Trouble is on the horizon for rice cultivation, warn researchers from Stanford University.
Warming weather could devastate future rice crops
Rice is the world’s largest staple crop, providing food to half the planet’s population. In coming decades, as the numbers of people increase further still, rice will serve an even more critical role in feeding billions.
Yet trouble is on the horizon for rice cultivation, warn researchers from Stanford University. One major cause for concern is climate change that could wreak havoc with the weather in major rice-growing regions, devastating yields.
The researchers’ study, published in the journal Nature Communications, shows that by the end of the century rice yields could plummet by up to 39%. That, they say, would “have devastating consequences in parts of the world that rely on the crop as a basic food source.”
Worse: warming temperatures could trigger changes in the soil of paddies, leading to an increase of arsenic in rice. In fact, rice in future could contain twice as much toxic arsenic as it does today, they argue.
“Our findings indicate that climate-induced changes in soil arsenic behaviour and plant response will lead to currently unforeseen losses in rice grain productivity and quality,” the scientists write.
That is bad news because by 2100 there could be as many as 10 billion people on the planet with half of them depending on rice as the main staple of their diet.
“This is most likely to be a problem where most rice is consumed, so we think about South and East Asia,” observes Tianmei Wang, a PhD candidate in Earth system science who was a coauthor of the study. “Especially for people like my dad. He consumes rice three times a day and he just cannot live without it.”
Rice is cultivated in flooded paddies, which helps arsenic to be loosened from the soil. Today’s rice contains relatively small amounts of arsenic, but in some regions that content is higher and could soon be on the increase.
The scientists found this out by growing rice plants in greenhouses where they controlled the temperature. They found that marked increases in temperatures caused microorganisms in the soil to leach more arsenic already in the soil into the water of paddies under cultivation.
This caused plants to absorb more arsenic. When that happened, arsenic prevented rice plants from absorbing nutrients effectively, thereby stunting their growth. In some scenarios yields decreased by up to 40%.
“Future changes in soil due to higher temperatures combined with flooded conditions cause arsenic to be taken up by rice plants at higher levels — and using irrigation water with naturally occurring high arsenic exacerbates the problem,” Stanford University explains in an article in the findings. “While these factors will not affect all global commodities in the same way, they do extend to other flood-grown crops, like taro and lotus.”
Arsenic is a semi-metallic chemical that occurs naturally in soils and sediments. In smaller amounts it’s harmless yet prolonged exposure to it can lead to a variety of adverse health conditions, including cancer. Infants and children are especially at risk.
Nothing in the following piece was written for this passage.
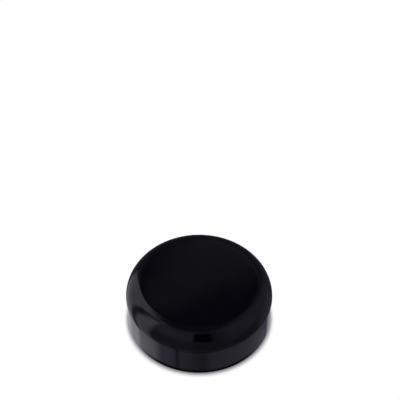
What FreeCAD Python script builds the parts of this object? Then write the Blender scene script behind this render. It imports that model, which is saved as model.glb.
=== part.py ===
import FreeCAD, Part
import math
import os
import Sketcher

# A smooth-sided screw lid for a wide-mouth jar, as a parametric document, in millimetres.
# It has two pieces: the moulded shell, and the sealing disc that is pushed up into it.
# The origin is the centre of the rim's plane, where the lid stands, and +Z is the thread's axis.

# Driving sizes: alias, value, what it is
SIZES = [
    ("neck_thread_radius", 26.25, "outside of the thread on the jar's neck"),
    ("neck_clearance", 0.4, "from the neck's thread to the bore of the lid"),
    ("skirt_wall", 1.5, "wall of the skirt, beside the thread"),
    ("seam_step", 0.35, "how far the shoulder stands out past the skirt"),
    ("seam_slope", 0.3, "height of the sloping step under the shoulder"),
    ("dome_wall", 1.85, "wall of the flat top"),
    ("neck_depth", 11.2, "from the rim up to the sealing disc"),
    ("seam_lift", 0.5, "from the top of the sealing disc up to the seam"),
    ("shoulder_height", 8.2, "from the seam up to the flat top"),
    ("shoulder_width", 6.5, "from the flat top's edge out to the seam"),
    ("crown_radius", 4.9, "upper of the shoulder's two arcs"),
    ("inner_crown_radius", 2.0, "upper of the two arcs inside the shoulder, where the ring stands"),
    ("rim_chamfer", 0.35, "chamfer outside the rim"),
    ("entry_chamfer", 0.4, "chamfer inside the rim"),
    ("entry_relief", 0.3, "how much wider than the bore the land at the mouth is"),
    ("entry_height", 2.0, "from the rim to the top of the land at the mouth"),
    ("disc_thickness", 1.2, "thickness of the sealing disc"),
    ("disc_clearance", 0.25, "from the sealing disc's edge to the bore"),
    ("seat_gap", 2.45, "from the bore in to the ring that backs the sealing disc"),
    ("seat_width", 1.5, "width of that ring's foot"),
    ("seat_draft", 1.5, "draft of that ring's two sides, in degrees"),
    ("thread_pitch", 4.233, "rise in one turn, six turns to the inch"),
    ("thread_turns", 1.15, "from the middle of one run-out to the middle of the other"),
    ("thread_gap", 2.3, "from the sealing disc down to the ridge's upper end"),
    ("thread_height", 1.15, "how far the ridge stands in from the bore"),
    ("thread_crest", 0.9, "width of the ridge's crest between its flanks"),
    ("thread_flank", 30.0, "slope of the ridge's flanks, in degrees"),
    ("runout_turn", 36.0, "turn over which each end of the ridge fades, in degrees"),
]

# Turn between two sections of the ridge in degrees, and how deep its crest lies in the wall at its ends
SECTION_TURN = 9.0
END_DEPTH = 0.1

doc = FreeCAD.newDocument("jar_screw_lid")
sheet = doc.addObject("Spreadsheet::Sheet", "Sizes")
for row, (alias, value, meaning) in enumerate(SIZES, start=1):
    sheet.set(f"A{row}", alias)
    sheet.set(f"B{row}", str(value))
    sheet.setAlias(f"B{row}", alias)
    sheet.set(f"C{row}", meaning)
doc.recompute()

# Radii and heights that follow from the driving sizes, as expressions on the sheet
BORE = "(Sizes.neck_thread_radius + Sizes.neck_clearance)"
LAND = f"({BORE} + Sizes.entry_relief)"
SKIRT = f"({BORE} + Sizes.skirt_wall)"
WIDEST = f"({SKIRT} + Sizes.seam_step)"
FLAT_EDGE = f"({WIDEST} - Sizes.shoulder_width)"
DISC_TOP = "(Sizes.neck_depth + Sizes.disc_thickness)"
SEAM = f"({DISC_TOP} + Sizes.seam_lift)"
TOP = f"({SEAM} + Sizes.shoulder_height)"
CEILING = f"({TOP} - Sizes.dome_wall)"
SEAT_OUTSIDE = f"({BORE} - Sizes.seat_gap)"
SEAT_INSIDE = f"({SEAT_OUTSIDE} - Sizes.seat_width)"


def size(expression):
    """The value that an expression on the sheet has now."""
    value = sheet.evalExpression(expression)
    return float(getattr(value, "Value", value))


def point(radius, height):
    """A point of a half section: x is the radius and y is the height."""
    return FreeCAD.Vector(size(radius), size(height), 0)


def own_plane(body, role):
    return next(plane for plane in body.Origin.OriginFeatures if plane.Role == role)


class HalfSection:
    """A closed outline in the body's XZ plane, drawn from one corner to the next.

    Each corner is held at a radius and a height, which are expressions on the sheet.
    """

    # How a sketch numbers the points of a curve, and the curve and point that are its own origin
    START, END, CENTRE = 1, 2, 3
    ORIGIN = (-1, 1)

    def __init__(self, body, name, radius, height):
        self.sketch = body.newObject("Sketcher::SketchObject", name)
        self.sketch.AttachmentSupport = (own_plane(body, "XZ_Plane"), "")
        self.sketch.MapMode = "FlatFace"
        self.first_corner = (radius, height)
        self.here = point(radius, height)
        self.last_curve = None

    def hold(self, kind, *place):
        return self.sketch.addConstraint(Sketcher.Constraint(kind, *place))

    def bind(self, kind, place, expression):
        """A dimension that the sheet drives."""
        index = self.hold(kind, *place, size(expression))
        self.sketch.setExpression(f"Constraints[{index}]", expression)

    def pin(self, curve, end, radius, height):
        """Hold one end, or the centre, of a curve at its radius and height."""
        for kind, expression, level_with in (
            ("DistanceX", radius, "Vertical"),
            ("DistanceY", height, "Horizontal"),
        ):
            if expression == "0":
                self.hold(level_with, *self.ORIGIN, curve, end)
            else:
                self.bind(kind, (*self.ORIGIN, curve, end), expression)

    def follow(self, curve, tie="Coincident"):
        """Tie a new curve's start to the end of the one before it."""
        if self.last_curve is None:
            self.pin(curve, self.START, *self.first_corner)
        else:
            self.hold(tie, self.last_curve, self.END, curve, self.START)
        self.last_curve = curve

    def line_to(self, radius, height):
        there = point(radius, height)
        line = self.sketch.addGeometry(Part.LineSegment(self.here, there), False)
        self.follow(line)
        if (radius, height) == self.first_corner:
            self.hold("Coincident", line, self.END, 0, self.START)
        else:
            self.pin(line, self.END, radius, height)
        self.here = there

    def arc(self, centre, radius, start_angle, end_angle, tie="Coincident"):
        circle = Part.Circle(centre, FreeCAD.Vector(0, 0, 1), radius)
        arc = self.sketch.addGeometry(Part.ArcOfCircle(circle, start_angle, end_angle), False)
        self.follow(arc, tie)
        return arc

    def shoulder_to(self, radius, height, upper_radius):
        """Two arcs without a corner between them, from an upright wall to a level top.

        The upper arc's radius is given, and the lower one's follows from the width and the height.
        """
        there = point(radius, height)
        width, rise, upper = self.here.x - there.x, there.y - self.here.y, size(upper_radius)
        lower = (width**2 + rise**2 - 2 * rise * upper) / (2 * (width - upper))
        lower_centre = FreeCAD.Vector(self.here.x - lower, self.here.y, 0)
        upper_centre = FreeCAD.Vector(there.x, there.y - upper, 0)
        meeting = math.atan2(upper_centre.y - lower_centre.y, upper_centre.x - lower_centre.x)
        lower_arc = self.arc(lower_centre, lower, 0, meeting)
        upper_arc = self.arc(upper_centre, upper, meeting, math.pi / 2, "Tangent")
        self.hold("Horizontal", lower_arc, self.CENTRE, lower_arc, self.START)
        self.hold("Vertical", upper_arc, self.CENTRE, upper_arc, self.END)
        self.bind("Radius", (upper_arc,), upper_radius)
        self.pin(upper_arc, self.END, radius, height)
        self.here = there


def turn(body, kind, section, name):
    """Turn a half section once about the lid's axis, to add or to cut material."""
    feature = body.newObject(f"PartDesign::{kind}", name)
    feature.Profile = section.sketch
    feature.ReferenceAxis = (section.sketch, ["V_Axis"])
    feature.Angle = 360
    body.Tip = feature
    doc.recompute()
    return feature


def outer_form(body):
    """The outside: chamfered rim, upright skirt, small step, shoulder and flat top."""
    section = HalfSection(body, "outer_section", "0", "0")
    section.line_to(f"{SKIRT} - Sizes.rim_chamfer", "0")
    section.line_to(SKIRT, "Sizes.rim_chamfer")
    section.line_to(SKIRT, f"{SEAM} - Sizes.seam_slope")
    section.line_to(WIDEST, SEAM)
    section.shoulder_to(FLAT_EDGE, TOP, "Sizes.crown_radius")
    section.line_to("0", TOP)
    section.line_to("0", "0")
    return turn(body, "Revolution", section, "outer_form")


def hollow(body):
    """The inside: chamfered mouth, land at the entry, thread bore and the space under the top."""
    section = HalfSection(body, "hollow_section", "0", "0")
    section.line_to(f"{LAND} + Sizes.entry_chamfer", "0")
    section.line_to(LAND, "Sizes.entry_chamfer")
    section.line_to(LAND, "Sizes.entry_height")
    section.line_to(BORE, "Sizes.entry_height + Sizes.entry_relief")
    section.line_to(BORE, SEAM)
    section.shoulder_to(SEAT_INSIDE, CEILING, "Sizes.inner_crown_radius")
    section.line_to("0", CEILING)
    section.line_to("0", "0")
    return turn(body, "Groove", section, "hollow")


def seat_ring(body):
    """The ring that hangs from the top and backs the sealing disc over the jar's lip."""
    root = f"({CEILING} + Sizes.dome_wall / 2)"
    lean = f"(({root} - {DISC_TOP}) * tan(Sizes.seat_draft * 1 deg))"
    section = HalfSection(body, "seat_section", SEAT_INSIDE, DISC_TOP)
    section.line_to(SEAT_OUTSIDE, DISC_TOP)
    section.line_to(f"{SEAT_OUTSIDE} + {lean}", root)
    section.line_to(f"{SEAT_INSIDE} - {lean}", root)
    section.line_to(SEAT_INSIDE, DISC_TOP)
    return turn(body, "Revolution", section, "seat_ring")


def moulded_form():
    """The shell as turned about its axis, without its thread."""
    body = doc.addObject("PartDesign::Body", "moulded_form")
    outer_form(body)
    hollow(body)
    seat_ring(body)
    return body


def fade(turned, whole_turn, runout):
    """How much of the ridge stands at a turn: 0 at its two ends and 1 past its run-outs."""
    share = min(turned, whole_turn - turned, runout) / runout
    return share * share * (3 - 2 * share)


def ridge_section(turned, middle, standing):
    """The ridge's outline in the plane through the axis at a turn, with its foot inside the wall."""
    bore = size(BORE)
    foot = bore + size("Sizes.skirt_wall") / 2
    crest = bore + END_DEPTH - standing * (size("Sizes.thread_height") + END_DEPTH)
    half_crest = size("Sizes.thread_crest") / 2
    half_foot = half_crest + (foot - crest) * math.tan(math.radians(size("Sizes.thread_flank")))
    around = FreeCAD.Rotation(FreeCAD.Vector(0, 0, 1), turned)
    outline = [(foot, -half_foot), (crest, -half_crest), (crest, half_crest), (foot, half_foot)]
    corners = [around.multVec(FreeCAD.Vector(r, 0, middle + offset)) for r, offset in outline]
    return Part.makePolygon(corners + corners[:1])


def thread_ridge():
    """The right-handed ridge that takes the neck's thread, fading into the bore at both ends."""
    runout = size("Sizes.runout_turn")
    whole_turn = 360 * size("Sizes.thread_turns") + runout
    pitch = size("Sizes.thread_pitch")
    upper_end = size("Sizes.neck_depth - Sizes.thread_gap - Sizes.thread_crest / 2")
    lower_end = upper_end - pitch * whole_turn / 360
    count = math.ceil(whole_turn / SECTION_TURN)
    turns = [whole_turn * number / count for number in range(count + 1)]
    sections = [
        ridge_section(turned, lower_end + pitch * turned / 360, fade(turned, whole_turn, runout))
        for turned in turns
    ]
    ridge = doc.addObject("Part::Feature", "thread_ridge")
    ridge.Shape = Part.makeLoft(sections, True)
    return ridge


def lid_shell():
    """The moulded shell: its turned form with the thread on its bore, all one piece."""
    shell = doc.addObject("Part::Fuse", "lid_shell")
    shell.Base = moulded_form()
    shell.Tool = thread_ridge()
    shell.Label = "lid_shell"
    return shell


def sealing_disc():
    """The disc cut from foam sheet that the jar's lip presses against the seat ring."""
    body = doc.addObject("PartDesign::Body", "sealing_disc")
    body.Label = "sealing_disc"
    sketch = body.newObject("Sketcher::SketchObject", "disc_outline")
    sketch.AttachmentSupport = (own_plane(body, "XY_Plane"), "")
    sketch.MapMode = "FlatFace"
    sketch.setExpression("AttachmentOffset.Base.z", "Sizes.neck_depth")
    radius = f"{BORE} - Sizes.disc_clearance"
    circle = Part.Circle(FreeCAD.Vector(), FreeCAD.Vector(0, 0, 1), size(radius))
    outline = sketch.addGeometry(circle, False)
    centre = (outline, HalfSection.CENTRE, *HalfSection.ORIGIN)
    sketch.addConstraint(Sketcher.Constraint("Coincident", *centre))
    edge = sketch.addConstraint(Sketcher.Constraint("Radius", outline, size(radius)))
    sketch.setExpression(f"Constraints[{edge}]", radius)
    pad = body.newObject("PartDesign::Pad", "disc")
    pad.Profile = sketch
    pad.setExpression("Length", "Sizes.disc_thickness")
    body.Tip = pad
    return body


pieces = [lid_shell(), sealing_disc()]
doc.recompute()

for item in doc.Objects:
    if "Invalid" in item.State or "Error" in item.State:
        raise RuntimeError(f"{item.Label} could not be made: {item.State}")

os.makedirs("parts", exist_ok=True)
for piece in pieces:
    if piece.Shape.isNull() or not piece.Shape.isValid() or len(piece.Shape.Solids) != 1:
        raise RuntimeError(f"{piece.Label} is not one valid solid")
    piece.Shape.exportStep(f"parts/{piece.Label}.step")
    print(f"{piece.Label}: {piece.Shape.Volume:.1f} cubic mm")
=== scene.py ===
import math

import bmesh
import bpy
from bpy.props import (
    FloatProperty,
    FloatVectorProperty,
    IntProperty,
    PointerProperty,
)
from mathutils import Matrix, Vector


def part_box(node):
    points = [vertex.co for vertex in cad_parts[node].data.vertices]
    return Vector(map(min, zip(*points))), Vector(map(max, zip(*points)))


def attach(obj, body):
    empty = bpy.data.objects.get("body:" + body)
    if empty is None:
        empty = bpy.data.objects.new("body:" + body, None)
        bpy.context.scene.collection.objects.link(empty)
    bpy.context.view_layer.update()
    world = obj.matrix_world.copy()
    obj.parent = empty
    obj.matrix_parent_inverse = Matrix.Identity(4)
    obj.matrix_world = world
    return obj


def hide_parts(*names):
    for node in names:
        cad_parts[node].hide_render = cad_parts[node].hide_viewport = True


# The smooth-sided jar lid's looks: a gloss black moulded shell and the foam disc inside it.
# Lengths are in metres. The rim stands on the XY plane and +Z is the thread's axis.

bl_info = {
    "name": "Jar Screw Lid",
    "version": (1, 0, 0),
    "blender": (4, 5, 0),
    "location": "3D View > Sidebar > Jar Lid",
    "description": "Makes a moulded screw lid with its sealing disc, and a plain studio for it",
    "category": "Object",
}

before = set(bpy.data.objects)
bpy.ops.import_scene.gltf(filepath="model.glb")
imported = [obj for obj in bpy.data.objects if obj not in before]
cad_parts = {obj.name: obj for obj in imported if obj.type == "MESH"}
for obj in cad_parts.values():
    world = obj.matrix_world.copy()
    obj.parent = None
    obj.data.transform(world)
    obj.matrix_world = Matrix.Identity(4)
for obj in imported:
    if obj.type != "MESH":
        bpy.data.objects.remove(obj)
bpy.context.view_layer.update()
shell_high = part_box("lid_shell")[1]
disc_low, disc_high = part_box("sealing_disc")

AXIS = Vector((0, 0, 1))
MM = 0.001

# A length that is nothing beside the smallest real one
TINY = 1e-6

# Width and height of the photograph in pixels
FRAME_PIXELS = 400

# The Mix node's two colours and its result, which share their names with its other kinds
COLOUR_A, COLOUR_B, COLOUR_RESULT = 6, 7, 2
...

“I think this problem is also crucial for people that have young kids in our society,” says E. Marie Muehe, a former postdoctoral scholar at Stanford University who was the study’s lead author. “Because infants are a lot smaller than we are, if they eat rice, that means that they take up more arsenic relative to their body weight.”
To forestall a dramatic drop in rice yields in coming decades, we’ll need to keep global temperature rises in check through lowering our emissions. We can also adopt to a changing climate by breeding hardier varieties of rice, the experts say.